Directive:
From the line containing "falls to the" through the line containing "before = set(bpy.data.objects)", retype each line exactly; include both end lines and nothing beyond them.

Data shown:
==================================================
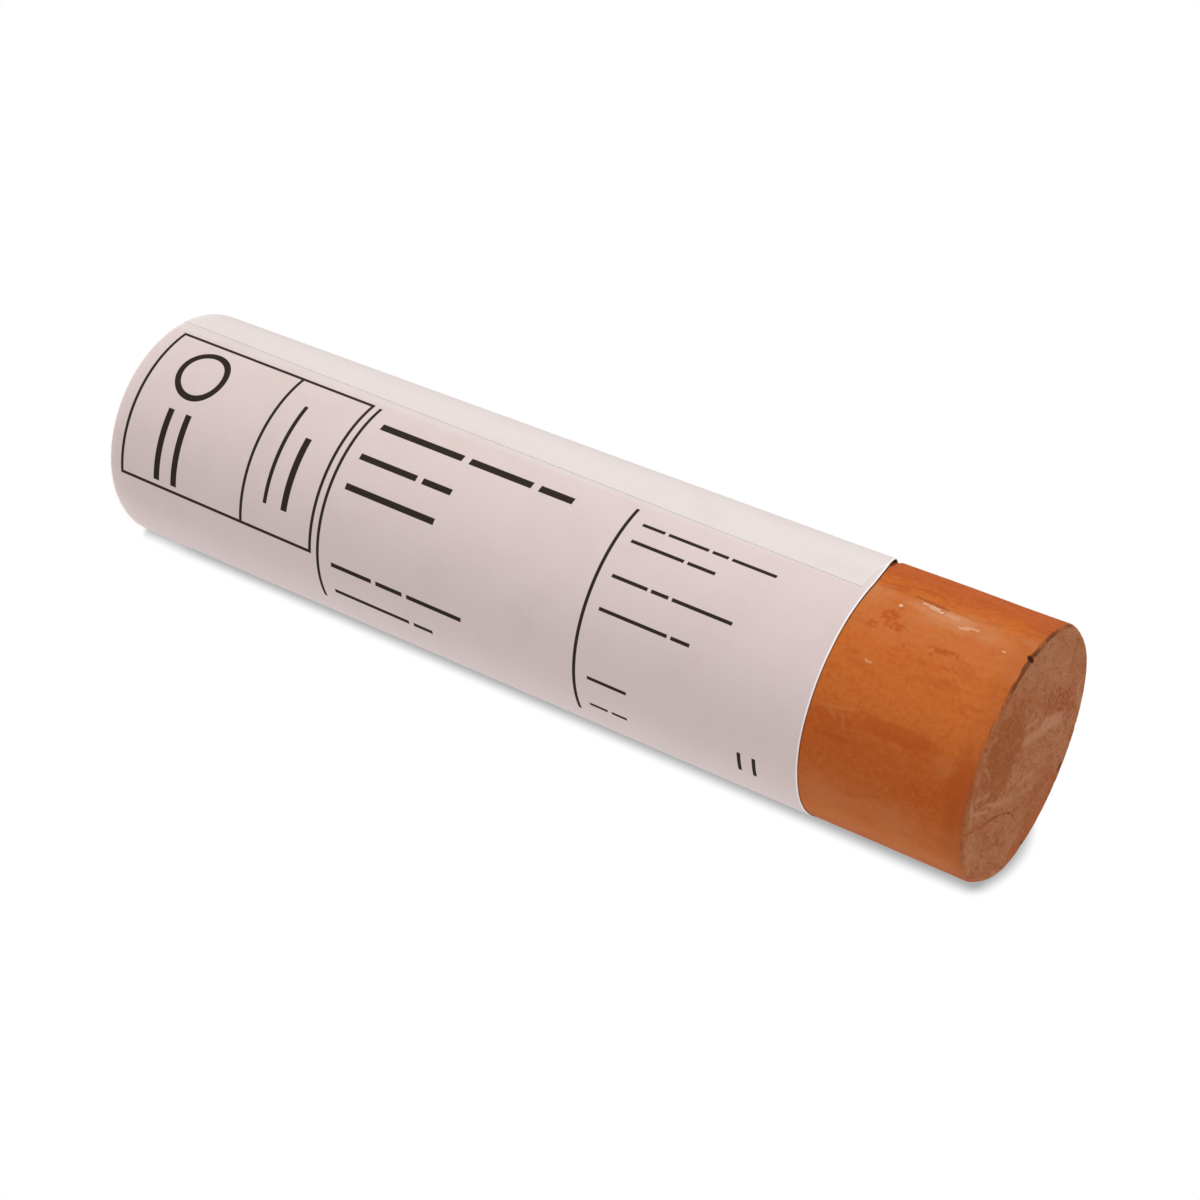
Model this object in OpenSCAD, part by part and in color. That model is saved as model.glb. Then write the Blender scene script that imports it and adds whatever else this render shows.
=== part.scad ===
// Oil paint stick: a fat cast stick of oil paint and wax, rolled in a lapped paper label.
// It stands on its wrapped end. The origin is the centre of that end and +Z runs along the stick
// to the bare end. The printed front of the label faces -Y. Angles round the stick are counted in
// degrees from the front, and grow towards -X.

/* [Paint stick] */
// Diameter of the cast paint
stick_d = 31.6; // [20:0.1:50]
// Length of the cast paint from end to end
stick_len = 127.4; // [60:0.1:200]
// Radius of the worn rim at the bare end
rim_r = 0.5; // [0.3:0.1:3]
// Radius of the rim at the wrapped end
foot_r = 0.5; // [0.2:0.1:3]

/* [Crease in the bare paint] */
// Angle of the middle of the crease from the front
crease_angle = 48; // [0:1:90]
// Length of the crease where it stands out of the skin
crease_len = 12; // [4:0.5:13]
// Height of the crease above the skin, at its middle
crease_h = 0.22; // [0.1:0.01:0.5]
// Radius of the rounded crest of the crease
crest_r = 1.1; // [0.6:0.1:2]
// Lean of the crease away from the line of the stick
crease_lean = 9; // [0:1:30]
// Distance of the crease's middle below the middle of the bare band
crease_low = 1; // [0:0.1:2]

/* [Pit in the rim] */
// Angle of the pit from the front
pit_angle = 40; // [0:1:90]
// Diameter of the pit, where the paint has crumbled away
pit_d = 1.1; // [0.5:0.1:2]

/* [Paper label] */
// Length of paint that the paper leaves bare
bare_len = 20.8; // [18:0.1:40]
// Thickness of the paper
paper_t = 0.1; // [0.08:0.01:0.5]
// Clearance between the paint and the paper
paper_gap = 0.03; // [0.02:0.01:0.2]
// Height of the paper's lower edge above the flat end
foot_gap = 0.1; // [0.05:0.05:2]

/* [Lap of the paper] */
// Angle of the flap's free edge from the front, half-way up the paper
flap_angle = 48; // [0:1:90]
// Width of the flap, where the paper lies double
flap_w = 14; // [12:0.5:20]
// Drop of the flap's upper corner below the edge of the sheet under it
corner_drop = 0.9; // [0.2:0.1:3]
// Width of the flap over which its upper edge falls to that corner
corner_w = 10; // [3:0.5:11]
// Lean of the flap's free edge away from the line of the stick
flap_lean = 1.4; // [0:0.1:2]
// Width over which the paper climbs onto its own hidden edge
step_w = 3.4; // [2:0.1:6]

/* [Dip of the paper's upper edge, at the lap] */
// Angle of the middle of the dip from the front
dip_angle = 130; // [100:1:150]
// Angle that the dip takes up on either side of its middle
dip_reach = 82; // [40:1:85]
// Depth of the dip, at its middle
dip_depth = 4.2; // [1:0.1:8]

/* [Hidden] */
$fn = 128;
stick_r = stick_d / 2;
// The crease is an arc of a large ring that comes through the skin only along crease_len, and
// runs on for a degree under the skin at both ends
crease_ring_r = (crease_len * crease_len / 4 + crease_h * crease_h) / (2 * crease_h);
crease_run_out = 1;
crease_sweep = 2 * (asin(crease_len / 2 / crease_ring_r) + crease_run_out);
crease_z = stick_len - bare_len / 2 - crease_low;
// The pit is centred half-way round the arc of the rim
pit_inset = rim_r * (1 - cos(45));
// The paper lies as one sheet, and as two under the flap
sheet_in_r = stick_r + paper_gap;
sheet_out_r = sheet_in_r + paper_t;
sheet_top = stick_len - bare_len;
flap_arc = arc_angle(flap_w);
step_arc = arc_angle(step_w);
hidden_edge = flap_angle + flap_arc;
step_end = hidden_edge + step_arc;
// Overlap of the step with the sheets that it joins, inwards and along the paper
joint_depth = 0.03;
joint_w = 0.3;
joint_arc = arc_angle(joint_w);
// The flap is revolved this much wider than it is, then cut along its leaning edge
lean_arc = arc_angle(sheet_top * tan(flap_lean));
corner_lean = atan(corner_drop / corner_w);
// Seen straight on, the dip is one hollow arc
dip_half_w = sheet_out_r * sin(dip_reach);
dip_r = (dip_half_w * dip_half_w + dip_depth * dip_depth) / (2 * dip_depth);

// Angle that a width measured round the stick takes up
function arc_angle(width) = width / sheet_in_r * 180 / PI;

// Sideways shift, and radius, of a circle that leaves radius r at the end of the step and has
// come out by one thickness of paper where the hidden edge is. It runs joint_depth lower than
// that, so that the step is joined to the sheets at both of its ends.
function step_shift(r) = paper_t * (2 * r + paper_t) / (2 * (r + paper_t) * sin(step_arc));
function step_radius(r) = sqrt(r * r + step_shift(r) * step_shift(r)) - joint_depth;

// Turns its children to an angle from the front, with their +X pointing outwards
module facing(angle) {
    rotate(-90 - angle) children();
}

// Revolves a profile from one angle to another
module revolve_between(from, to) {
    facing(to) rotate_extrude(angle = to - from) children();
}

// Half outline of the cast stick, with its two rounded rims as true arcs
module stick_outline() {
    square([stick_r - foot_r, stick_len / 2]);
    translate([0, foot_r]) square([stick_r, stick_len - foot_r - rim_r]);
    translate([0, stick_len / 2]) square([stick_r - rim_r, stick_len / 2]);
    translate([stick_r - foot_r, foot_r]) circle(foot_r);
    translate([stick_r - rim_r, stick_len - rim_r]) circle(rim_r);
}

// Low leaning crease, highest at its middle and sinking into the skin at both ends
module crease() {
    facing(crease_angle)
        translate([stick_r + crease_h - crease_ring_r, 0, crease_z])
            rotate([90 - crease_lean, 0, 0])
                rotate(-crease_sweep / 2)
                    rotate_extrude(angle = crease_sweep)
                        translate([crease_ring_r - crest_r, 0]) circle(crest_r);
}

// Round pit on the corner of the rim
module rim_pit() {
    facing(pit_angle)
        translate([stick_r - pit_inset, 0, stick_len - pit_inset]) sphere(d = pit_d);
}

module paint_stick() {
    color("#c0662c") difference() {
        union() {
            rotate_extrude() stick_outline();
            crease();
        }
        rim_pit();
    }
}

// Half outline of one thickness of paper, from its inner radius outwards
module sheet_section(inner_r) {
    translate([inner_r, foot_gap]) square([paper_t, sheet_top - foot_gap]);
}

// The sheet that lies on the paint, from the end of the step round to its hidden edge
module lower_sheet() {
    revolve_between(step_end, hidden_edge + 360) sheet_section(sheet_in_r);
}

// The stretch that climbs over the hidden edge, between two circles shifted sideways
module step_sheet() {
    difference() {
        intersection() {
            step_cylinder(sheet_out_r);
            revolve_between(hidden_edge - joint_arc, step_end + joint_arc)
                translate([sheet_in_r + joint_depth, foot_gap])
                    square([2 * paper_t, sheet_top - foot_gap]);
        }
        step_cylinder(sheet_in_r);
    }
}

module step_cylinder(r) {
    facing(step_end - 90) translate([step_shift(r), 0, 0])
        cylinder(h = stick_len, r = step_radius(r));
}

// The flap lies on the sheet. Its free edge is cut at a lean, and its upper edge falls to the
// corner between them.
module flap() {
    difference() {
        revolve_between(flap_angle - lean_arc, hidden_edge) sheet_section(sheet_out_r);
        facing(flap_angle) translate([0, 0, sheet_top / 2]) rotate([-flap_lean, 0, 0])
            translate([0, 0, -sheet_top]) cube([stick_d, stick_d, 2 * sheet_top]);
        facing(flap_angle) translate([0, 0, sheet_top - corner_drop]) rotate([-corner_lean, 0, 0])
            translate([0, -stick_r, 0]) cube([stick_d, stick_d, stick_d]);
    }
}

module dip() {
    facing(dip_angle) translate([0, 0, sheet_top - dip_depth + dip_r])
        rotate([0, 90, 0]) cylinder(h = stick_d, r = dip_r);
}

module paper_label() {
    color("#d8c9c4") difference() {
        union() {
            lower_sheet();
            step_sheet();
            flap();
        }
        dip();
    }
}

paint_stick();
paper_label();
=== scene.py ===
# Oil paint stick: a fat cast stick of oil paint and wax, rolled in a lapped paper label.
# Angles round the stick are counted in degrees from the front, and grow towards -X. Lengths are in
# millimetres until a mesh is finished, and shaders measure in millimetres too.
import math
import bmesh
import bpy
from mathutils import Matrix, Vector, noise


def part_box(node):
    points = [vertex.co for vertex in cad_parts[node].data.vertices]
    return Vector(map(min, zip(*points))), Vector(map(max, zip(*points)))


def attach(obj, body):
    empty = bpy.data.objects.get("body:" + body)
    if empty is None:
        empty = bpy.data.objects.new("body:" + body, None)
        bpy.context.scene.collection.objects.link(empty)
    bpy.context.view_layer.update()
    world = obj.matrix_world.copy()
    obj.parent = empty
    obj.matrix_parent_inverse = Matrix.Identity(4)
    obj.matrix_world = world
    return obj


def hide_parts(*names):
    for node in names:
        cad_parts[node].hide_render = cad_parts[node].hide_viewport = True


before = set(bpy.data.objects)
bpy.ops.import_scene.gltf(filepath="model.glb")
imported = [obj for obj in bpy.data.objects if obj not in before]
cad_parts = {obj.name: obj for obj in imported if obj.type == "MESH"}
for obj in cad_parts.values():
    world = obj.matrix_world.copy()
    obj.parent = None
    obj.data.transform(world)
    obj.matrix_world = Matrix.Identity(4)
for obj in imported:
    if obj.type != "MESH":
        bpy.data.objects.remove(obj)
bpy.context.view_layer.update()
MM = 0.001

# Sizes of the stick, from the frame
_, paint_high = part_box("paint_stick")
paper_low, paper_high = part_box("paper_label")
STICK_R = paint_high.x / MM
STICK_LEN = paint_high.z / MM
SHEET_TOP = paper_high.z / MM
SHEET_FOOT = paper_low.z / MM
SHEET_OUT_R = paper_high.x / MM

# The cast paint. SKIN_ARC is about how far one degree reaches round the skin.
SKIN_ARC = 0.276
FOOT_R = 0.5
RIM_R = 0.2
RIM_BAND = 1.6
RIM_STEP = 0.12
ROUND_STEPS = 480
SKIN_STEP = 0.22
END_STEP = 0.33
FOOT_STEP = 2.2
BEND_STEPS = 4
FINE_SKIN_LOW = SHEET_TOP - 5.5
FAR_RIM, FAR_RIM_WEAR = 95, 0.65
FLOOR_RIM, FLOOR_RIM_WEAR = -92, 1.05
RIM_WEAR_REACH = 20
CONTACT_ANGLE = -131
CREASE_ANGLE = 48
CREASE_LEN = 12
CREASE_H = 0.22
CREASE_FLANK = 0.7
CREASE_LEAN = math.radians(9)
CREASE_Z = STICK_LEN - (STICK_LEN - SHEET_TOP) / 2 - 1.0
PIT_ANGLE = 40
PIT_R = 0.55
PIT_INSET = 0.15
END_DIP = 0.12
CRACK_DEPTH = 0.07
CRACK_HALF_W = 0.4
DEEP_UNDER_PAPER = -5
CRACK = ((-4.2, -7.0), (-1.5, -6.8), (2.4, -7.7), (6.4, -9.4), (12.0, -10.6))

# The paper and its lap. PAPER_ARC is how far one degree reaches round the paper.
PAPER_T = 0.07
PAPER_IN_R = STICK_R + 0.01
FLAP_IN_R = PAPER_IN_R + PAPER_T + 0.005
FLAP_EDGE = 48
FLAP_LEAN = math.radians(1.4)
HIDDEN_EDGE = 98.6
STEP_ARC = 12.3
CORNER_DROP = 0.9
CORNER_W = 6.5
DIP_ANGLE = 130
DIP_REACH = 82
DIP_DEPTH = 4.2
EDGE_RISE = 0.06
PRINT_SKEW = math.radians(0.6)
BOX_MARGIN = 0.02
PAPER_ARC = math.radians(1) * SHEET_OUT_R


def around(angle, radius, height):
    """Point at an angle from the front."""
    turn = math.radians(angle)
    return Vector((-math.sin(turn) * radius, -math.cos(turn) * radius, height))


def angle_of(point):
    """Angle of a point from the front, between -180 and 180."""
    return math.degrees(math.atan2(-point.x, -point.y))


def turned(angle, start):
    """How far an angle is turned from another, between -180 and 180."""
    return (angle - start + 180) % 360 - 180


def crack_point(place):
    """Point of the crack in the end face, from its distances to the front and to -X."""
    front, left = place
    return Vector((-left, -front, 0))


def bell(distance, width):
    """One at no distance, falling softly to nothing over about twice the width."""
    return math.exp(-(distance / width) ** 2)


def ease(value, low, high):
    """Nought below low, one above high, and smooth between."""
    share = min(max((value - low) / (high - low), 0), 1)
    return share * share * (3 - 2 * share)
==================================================
Task solution:
// The flap lies on the sheet. Its free edge is cut at a lean, and its upper edge falls to the
// corner between them.
module flap() {
    difference() {
        revolve_between(flap_angle - lean_arc, hidden_edge) sheet_section(sheet_out_r);
        facing(flap_angle) translate([0, 0, sheet_top / 2]) rotate([-flap_lean, 0, 0])
            translate([0, 0, -sheet_top]) cube([stick_d, stick_d, 2 * sheet_top]);
        facing(flap_angle) translate([0, 0, sheet_top - corner_drop]) rotate([-corner_lean, 0, 0])
            translate([0, -stick_r, 0]) cube([stick_d, stick_d, stick_d]);
    }
}

module dip() {
    facing(dip_angle) translate([0, 0, sheet_top - dip_depth + dip_r])
        rotate([0, 90, 0]) cylinder(h = stick_d, r = dip_r);
}

module paper_label() {
    color("#d8c9c4") difference() {
        union() {
            lower_sheet();
            step_sheet();
            flap();
        }
        dip();
    }
}

paint_stick();
paper_label();
=== scene.py ===
# Oil paint stick: a fat cast stick of oil paint and wax, rolled in a lapped paper label.
# Angles round the stick are counted in degrees from the front, and grow towards -X. Lengths are in
# millimetres until a mesh is finished, and shaders measure in millimetres too.
import math
import bmesh
import bpy
from mathutils import Matrix, Vector, noise


def part_box(node):
    points = [vertex.co for vertex in cad_parts[node].data.vertices]
    return Vector(map(min, zip(*points))), Vector(map(max, zip(*points)))


def attach(obj, body):
    empty = bpy.data.objects.get("body:" + body)
    if empty is None:
        empty = bpy.data.objects.new("body:" + body, None)
        bpy.context.scene.collection.objects.link(empty)
    bpy.context.view_layer.update()
    world = obj.matrix_world.copy()
    obj.parent = empty
    obj.matrix_parent_inverse = Matrix.Identity(4)
    obj.matrix_world = world
    return obj


def hide_parts(*names):
    for node in names:
        cad_parts[node].hide_render = cad_parts[node].hide_viewport = True


before = set(bpy.data.objects)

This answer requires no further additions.